- To be done: Reproduce the entries from their first line up to and including the line with "loop faces -Y.". Leave out everything after it.

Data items

((

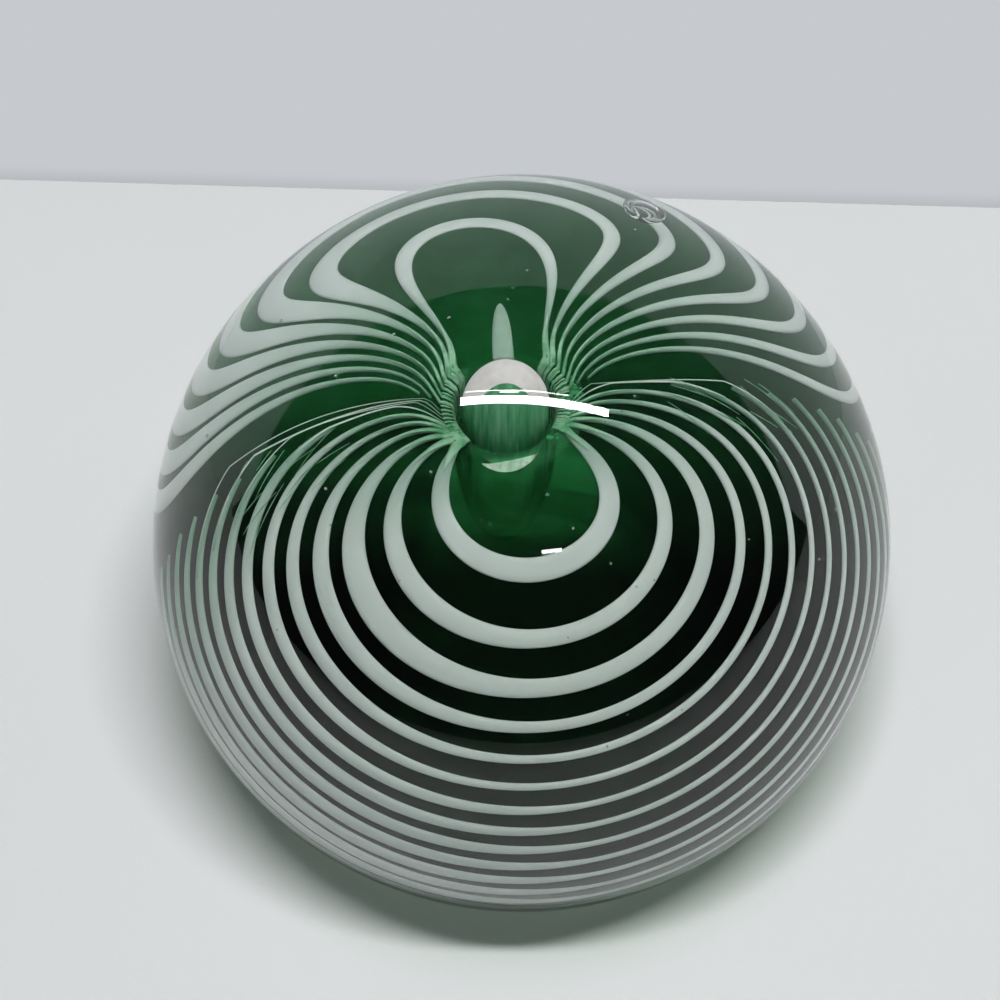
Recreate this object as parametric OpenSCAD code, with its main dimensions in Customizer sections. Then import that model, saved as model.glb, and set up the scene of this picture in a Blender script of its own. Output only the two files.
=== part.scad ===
// Domed glass paperweight: a clear casing over a dark green core, with a white glass trail
// wound round the core and pulled up to the pole on two sides.
// The origin is the middle of the flat base, +Z is up and the first front loop faces -Y.

/* [Casing] */
// Diameter of the clear dome
casing_d = 75; // [73:0.5:90]
// Height of the dome above the flat base
casing_h = 55.5; // [54:0.5:60]
// Width of the polished bevel round the base
foot_bevel = 0.6; // [0.3:0.1:1.5]

/* [Core] */
// Widest diameter of the green core
core_d = 56.8; // [52:0.2:60]
// Height of the core's crown above its widest level
core_crown_h = 34; // [32:0.5:36]
// Height of the core's widest level above the base
core_waist_z = 5; // [3:0.5:7]
// How far the core sits to the left of the middle
core_shift = 1.2; // [0:0.1:2]
// Height of the band at the base where casing and core touch
collar_h = 1.4; // [1:0.1:2]
// Depth of the layer between core and casing that holds the trail
layer_t = 0.8; // [0.75:0.05:1.2]

/* [Dimple and bubbles] */
// Diameter of the dimple's mouth at the pole
mouth_d = 9; // [8.4:0.2:10]
// Diameter of the dimple beside the bubble
throat_d = 8; // [7.6:0.1:8.2]
// Height of the flared lip of the dimple
lip_h = 2.4; // [1.5:0.1:4]
// Depth of the dimple under its mouth
dimple_depth = 19; // [16:0.5:22]
// Width of the ring at the mouth where casing and core touch
seal_w = 0.4; // [0.3:0.1:0.8]
// Width of the central bubble
bubble_d = 6.5; // [5:0.1:6.8]
// Height of the central bubble
bubble_h = 13; // [10:0.5:13.5]
// Height of the central bubble's top above the mouth
bubble_rise = 4.9; // [3:0.1:6]
// Width of the stray bubble
stray_d = 3.4; // [2:0.1:4]
// Depth of the stray bubble's middle under the dome
stray_depth = 10.4; // [9.4:0.1:10.6]

/* [Trail] */
// Thickness of the white trail
trail_t = 0.5; // [0.3:0.05:0.5]
// Width of the trail on its lowest turns
trail_w = 0.58; // [0.4:0.02:0.6]
// Extra width of the first front turn
front_extra_w = 1.4; // [1:0.05:1.6]
// Extra width of the first back turn
back_extra_w = 1; // [0.6:0.05:1.2]
// Width of the trail's drawn ends
end_w = 0.2; // [0.16:0.01:0.24]
// Depth of the first front turn below the top of the core
first_turn_drop = 3.9; // [3.6:0.1:4.8]
// Height of the lowest turn above the base
low_turn_z = 5.2; // [4.6:0.1:5.6]
// Extra height of the first front turn, where the pull stretched it
front_lift = 5.2; // [4.8:0.1:5.6]
// Extra height of the first back turn, where the pull stretched it
back_lift = 5.8; // [5:0.1:6.4]
// Length of the white tip behind the dimple
tip_len = 4.3; // [3.5:0.1:6]
// Width of the white tip at the dimple
tip_w = 1.7; // [1:0.1:2]

/* [Hidden] */

CLEAR = [0.86, 0.92, 0.9, 0.25];
GREEN = [0.04, 0.26, 0.14];
WHITE = [0.9, 0.93, 0.91];

// Number of turns, and the first of each family
FIRST_TURN = 1;
FRONT_TURNS = 14;
BACK_TURNS = 11;

// Smoothness: steps of each profile, and stations along the trail
$fn = 96;
COLLAR_STEPS = 2;
CROWN_STEPS = 26;
DIMPLE_STEPS = 12;
BUBBLE_STEPS = 14;
LOOP_STATIONS = 44;
TIP_STATIONS = 10;

// Casing
overrun = 1;
casing_r = casing_d / 2;
dome_z = casing_h - casing_r;
base_r = sqrt(pow(casing_r, 2) - pow(dome_z, 2));
foot_r = base_r - foot_bevel;

// Core and dimple: a colatitude is an angle from the pole, measured round the core's waist centre
core_r = core_d / 2;
mouth_r = mouth_d / 2;
throat_r = throat_d / 2;
seal_r = mouth_r + seal_w;
mouth_colat = asin(mouth_r / core_r);
seal_colat = asin(seal_r / core_r);
collar_colat = acos((collar_h - core_waist_z) / core_crown_h);
base_colat = acos(-core_waist_z / core_crown_h);
mouth_z = core_waist_z + core_crown_h * cos(mouth_colat);
throat_z = mouth_z - lip_h;
dimple_z = mouth_z - dimple_depth;

// Cavity of the casing: the core's crown with the trail's layer added
cavity_top_colat = asin(seal_r / (core_r + layer_t));
cavity_low_colat = acos((collar_h - core_waist_z) / (core_crown_h + layer_t));

// Bubbles: the central one is an egg whose widest level is a share of its height from its foot
bubble_top_z = mouth_z + bubble_rise;
bubble_waist_share = 0.58;
stray_azimuth_angle = 66;
stray_elevation_angle = 31;

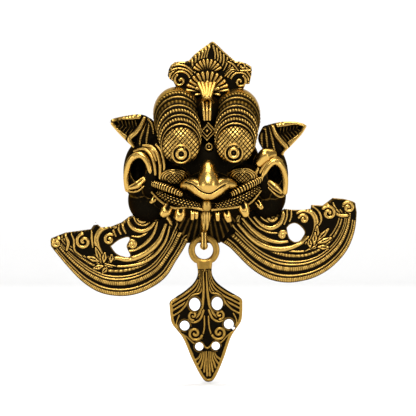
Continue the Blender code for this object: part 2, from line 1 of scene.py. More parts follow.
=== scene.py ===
"""Kirtimukha wall mask in blackened and rubbed brass: the finely carved form and its studio photograph.

The carving is laid out in units of a two-hundredth of the mask's own height: x to the right, d forward from
the wall, z up from the hanging bar.
"""

import math

import bpy
import numpy as np
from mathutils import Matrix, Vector


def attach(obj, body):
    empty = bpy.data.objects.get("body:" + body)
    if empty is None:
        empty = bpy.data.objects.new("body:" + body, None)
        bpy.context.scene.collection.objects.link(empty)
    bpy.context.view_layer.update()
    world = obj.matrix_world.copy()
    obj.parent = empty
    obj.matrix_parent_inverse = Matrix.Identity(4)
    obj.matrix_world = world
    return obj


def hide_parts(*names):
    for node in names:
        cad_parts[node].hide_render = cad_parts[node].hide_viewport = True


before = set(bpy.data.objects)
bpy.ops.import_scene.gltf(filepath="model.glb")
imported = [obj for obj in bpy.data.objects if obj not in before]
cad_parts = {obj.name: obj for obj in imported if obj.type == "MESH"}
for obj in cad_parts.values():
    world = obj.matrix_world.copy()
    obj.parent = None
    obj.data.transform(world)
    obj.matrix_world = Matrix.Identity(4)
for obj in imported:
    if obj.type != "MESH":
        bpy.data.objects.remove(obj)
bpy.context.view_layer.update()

# Antique brass
# The casting was blackened all over and then rubbed, so the ridges are bright brass, the slopes a brown gold
# and the recesses almost black. A "rubbed" value on every point says how far the cloth got to it; on the
# crown it also carries a painted shadow above the petals. The shader darkens it further by how enclosed a
# spot lies, which keeps the hollows blackened and also paints shade into the creases where parts meet.

BLACKENED = (0.006, 0.0045, 0.0025, 1)
BROWN_GOLD = (0.105, 0.058, 0.012, 1)
# How much the mottling adds to a rubbed value, and how much is taken off again so that it goes both ways.
MOTTLING = 0.44
MOTTLING_OFF = 0.23


def add_node(tree, kind, **values):
    """A shader node with its named inputs and settings given at once."""
    node = tree.nodes.new(kind)
    for name, value in values.items():
        if name in node.inputs:
            node.inputs[name].default_value = value
        else:
            setattr(node, name, value)
    return node


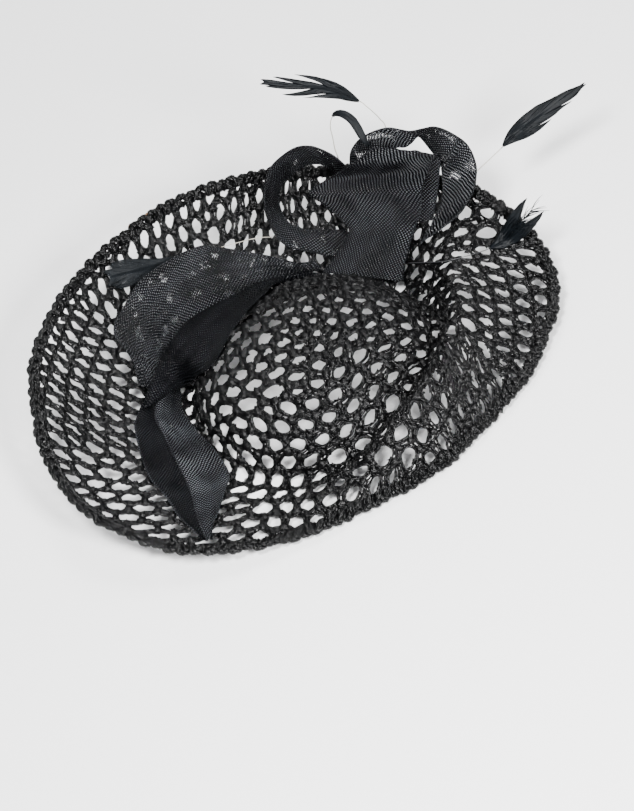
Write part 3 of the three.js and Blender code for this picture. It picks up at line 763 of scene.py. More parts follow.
# The net
@dataclass
class KnottedNet:
    """The plate's net: staggered gaps between bundles of flat straws, knotted where they meet."""

    plate: PlateSurface
    # each round of gaps: distance from the crown's tip, and how many gaps it has
    rounds: Sequence = (
        (0, 1), (10, 6), (20.5, 11), (31, 16), (41.5, 21), (52, 25), (62.5, 29), (73, 33), (83.5, 36),
        (94, 42), (105, 48), (116.5, 56), (128, 64), (139.5, 72), (151, 80), (162.5, 88), (174, 94),
        (185.5, 94), (197, 94), (208.5, 94), (220, 94),
    )
    # azimuth in degrees, how wide the gaps are drawn there, how far they lean, how thick the bundles lie
    drawn: Sequence = (
        (0, 0.92, -0.32, 1.5), (45, 0.84, 0.0, 1.55), (100, 0.92, -0.25, 1.2), (145, 0.93, -0.25, 1.05),
        (190, 0.97, -0.5, 1.0), (230, 1.0, -0.35, 1.15), (275, 1.1, -0.2, 1.85), (320, 0.98, -0.36, 1.75),
    )
    # how far a gap strays: round the plate as a share of its spacing, and outwards
    stray_round: float = 0.1
    stray_out: float = 0.9
    # share of the way that each gap settles towards the middle of the knots round it
    settle: float = 0.5
    # middles of gaps nearer than this would be one, and azimuths are spread by this many steps
    weld: float = 1e-6
    spread_steps: int = 720
    # the gaps lean past the first distance, and reach the lean in the table over the second
    lean_from: float = 95.0
    lean_over: float = 130.0
    # where bundles stop short of the rim, and how far past that their ends and the knots may lie
    rim_margin: float = 6.5
    ends_past: float = 1.5
    knots_past: float = 1.0
    # where the crown's piece ends, and the pieces in order: the crown, then thirds of the brim
    crown_to: float = 92.0
    pieces: Sequence = ("net_crown", "net_brim_far", "net_brim_left", "net_brim_near")
    # the strands of a bundle lie side by side in lanes, closest at its waist and flared at the knots
    strands: int = 4
    rings: int = 6
    sides: int = 5
    strand_half: float = 0.85
    strand_flat: float = 0.62
    bundle_half: float = 1.4
    waist: float = 0.85
    flare: float = 0.55
    overlap: float = 0.06
    weave_lift: float = 0.55
    bow: float = 0.7
    least_radius: float = 8.0
    # how far single strands stray aside, up and round themselves, and how much they twist and swell
    stray_aside: float = 0.3
    stray_up: float = 0.2
    stray_turn: float = 0.6
    twist: float = 1.6
    swell: tuple = (0.7, 1.3)
    # the crown's bundles lie a little thicker: shares at distances, and how far that thickens strands
    lay_distance: Sequence = (0, 70, 95, 115)
    lay_share: Sequence = (1.12, 1.1, 1.02, 1.0)
    lay_swell: float = 0.65
    knot_half: tuple = (2.9, 2.5, 1.9)
    knot_swell: tuple = (0.8, 1.2)
    knot_ridge: float = 0.24
    seed: int = 7
    rng: np.random.Generator = field(init=False)

    def __post_init__(self) -> None:
        """Seeds the small irregularities."""
        self.rng = np.random.default_rng(self.seed)

    def by_azimuth(self, azimuth: np.ndarray, column: int) -> np.ndarray:
        """Reads one column of the drawn table at azimuths."""
        table = np.array(self.drawn, float)
        return np.interp(np.degrees(azimuth) % 360, table[:, 0], table[:, column], period=360)

    def laid_share(self, distance: np.ndarray) -> np.ndarray:
        """How thick bundles and knots lie at distances from the crown's tip."""
        return np.interp(distance, self.lay_distance, self.lay_share)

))

- Solution to this exercise:
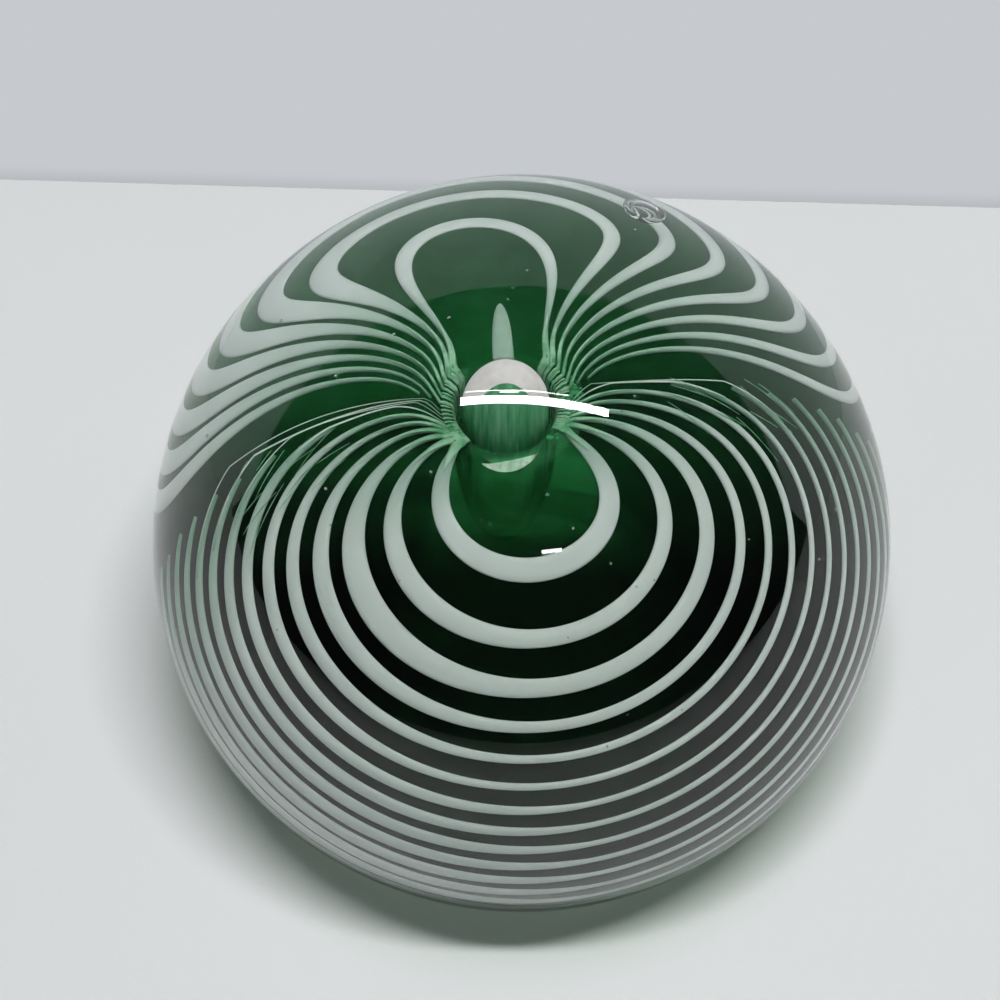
Recreate this object as parametric OpenSCAD code, with its main dimensions in Customizer sections. Then import that model, saved as model.glb, and set up the scene of this picture in a Blender script of its own. Output only the two files.
=== part.scad ===
// Domed glass paperweight: a clear casing over a dark green core, with a white glass trail
// wound round the core and pulled up to the pole on two sides.
// The origin is the middle of the flat base, +Z is up and the first front loop faces -Y.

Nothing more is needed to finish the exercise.